Stallone and his crew completed the film in late June and The Expendables is not scheduled for release until April next year.
If the stars of the movie sound intimidating, Stallone encourages the movie's audience to take a look at the not so well known actors he cast in The Expendables.
The film was partly shot in Brazil and Stallone trawled the country's MMA gyms for the toughest, meanest men he could find.
'We have some tough men in this film,' Stallone says in his familiar deep, mumbling, monotone voice.
'We have extras in this movie who can conquer countries.
'I went to Brazil and got the baddest, toughest MMA fighters. They could snap us like spaghetti. That's just the extras.'
With so many tough guys on set Stallone made sure tempers did not flare.
'The biggest alpha dog of course is Sly so he keeps everybody in check,' Lungdren, the blond 196cm tall Swedish-born actor best known for playing Soviet Union boxing champ Ivan Drago in Rocky IV, said.
The Expendables is the most extravagant project of Stallone's 50-plus film career.
It was a long journey for the 62-year-old (Stallone turns 63 on July 6) to turn the script into a movie.
'We did about 100 drafts because it just kept evolving,' Stallone says.
'It constantly changed.'
At one point Stallone was pursuing less beefcake and had Oscar winners Forest Whitaker and Ben Kingsley in his sights to be co-stars.
'But after a while the parts changed and certain characters I didn't even think of like Mickey Rourke's and Terry Crews', they just started to develop,' Stallone says.
'It was much more CIA, stealth and wordy but then as we pared it down we went for more physical people.
'It started out as a dark comedy, a satire.
'Then we made it a really hard 'R' rating. Then I went back.
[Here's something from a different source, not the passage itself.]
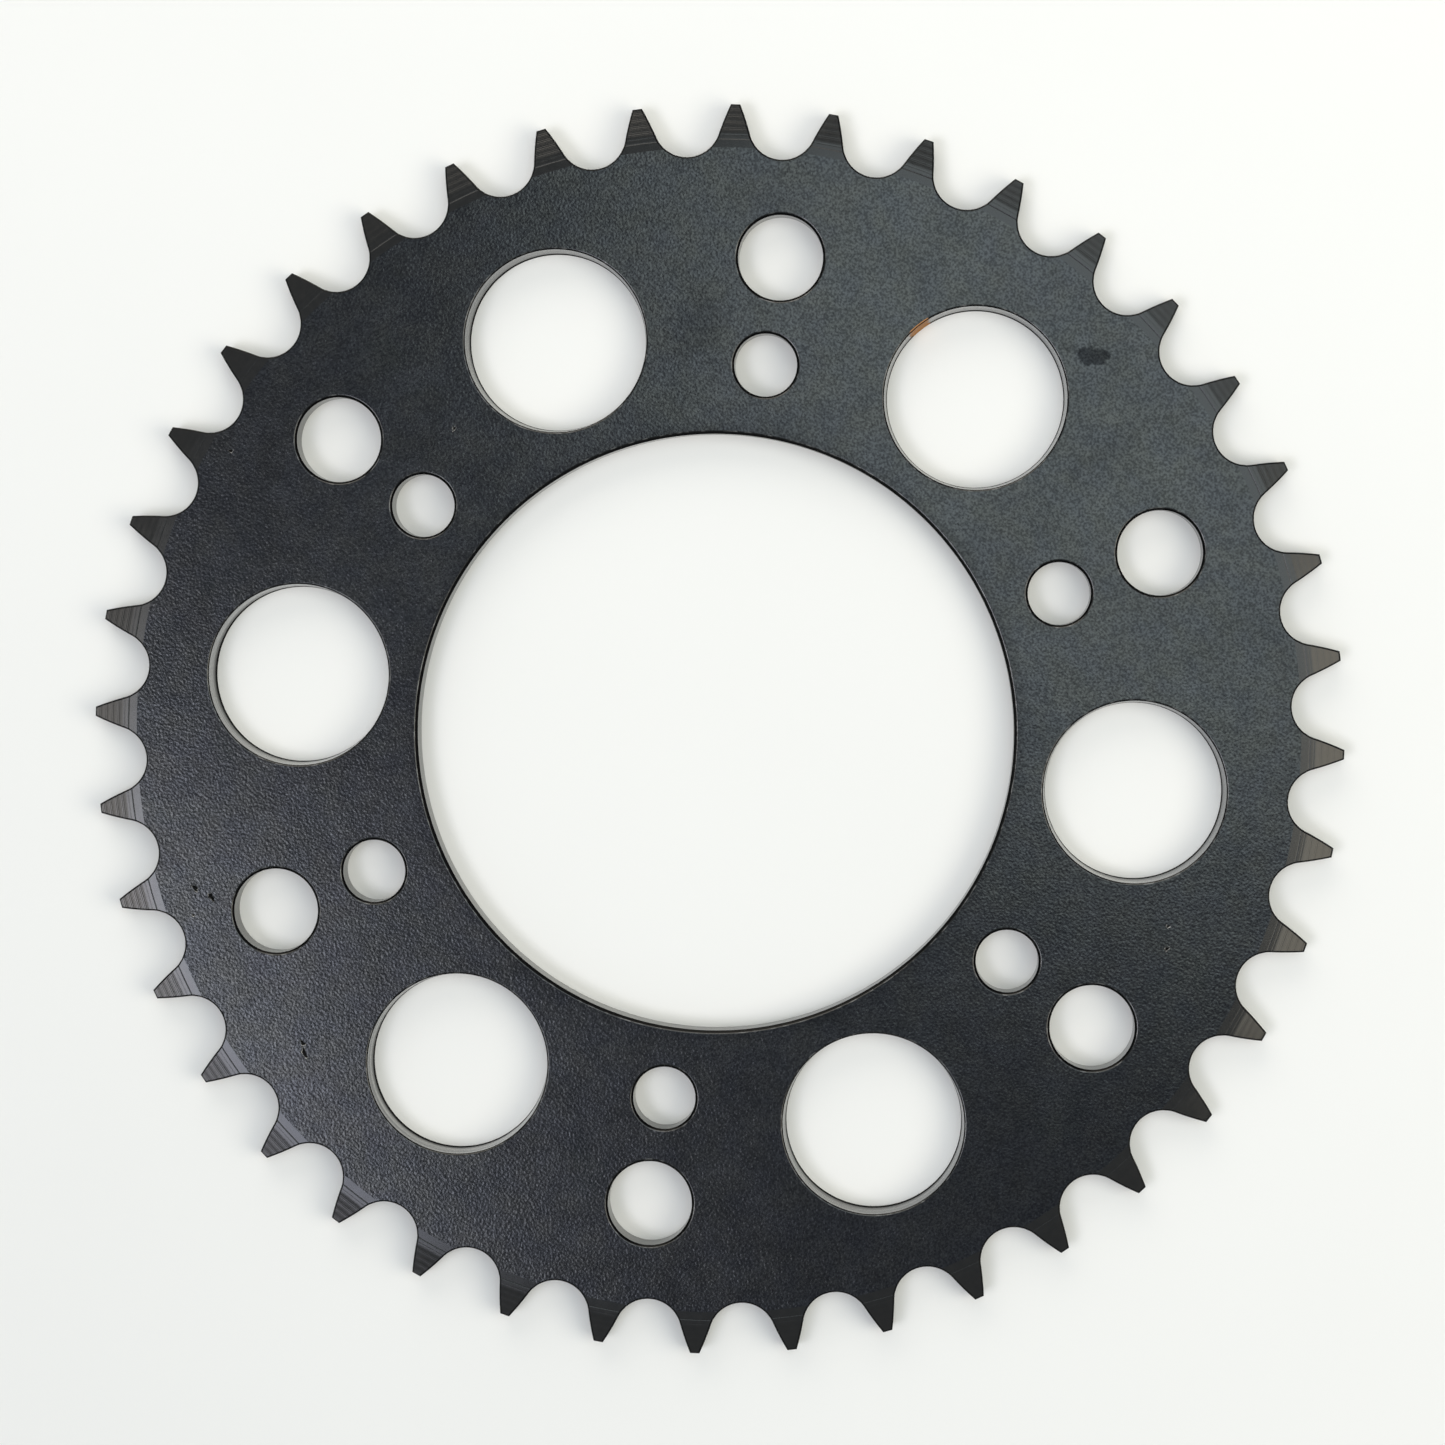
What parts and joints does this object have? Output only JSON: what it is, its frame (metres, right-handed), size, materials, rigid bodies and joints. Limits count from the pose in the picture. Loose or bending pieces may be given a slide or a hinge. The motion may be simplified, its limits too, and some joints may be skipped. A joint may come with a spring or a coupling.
{
  "type": "rear sprocket",
  "caption": "Flat blackened steel chain wheel with turned-down teeth, a plain centre bore, inner and outer rings of bolt holes and a ring of large lightening holes.",
  "frame": {"origin": "on the sprocket's axis, in the plane of its inner face, which bolts to the carrier", "axes": "+Z along the axis, out through the outer face; +X through a tooth and a bolt hole of each ring"},
  "size_m": [0.2098, 0.2098, 0.0058],
  "materials": {
    "black_steel": "satin black coating over pebbled steel, thin on the turned tooth sides"
  },
  "bodies": {
    "root": {"sprocket_plate": "black_steel"}
  },
  "joints": []
}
'It was constantly being brutally changed. It wasn't literally until a week before shooting I said 'Let's just make this kind of movie'.'
The result is a film Stallone says 'has a poignancy but it isn't preachy. It is dark comedy'.
The comedy comes from playing up on the images the public may have of the stars. For instance, Stallone says Statham is regarded as a bit of a playboy by the media.
In The Expendables Statham's character, Lee Christmas, has 'problems with women'.
He also encouraged the cast to adlib.
Stallone did not find it hard to sign his cast. The likes of Li and Statham, used to being the stars of their films, were keen to work with their idol.
To ensure they found their roles satisfying, Stallone took great care in developing characters he thought Rourke, Li, Statham and the other headliners would find interesting.
Each character has a back story.
'You try to write parts that interest them and appeal to their sense of competition,' Stallone says.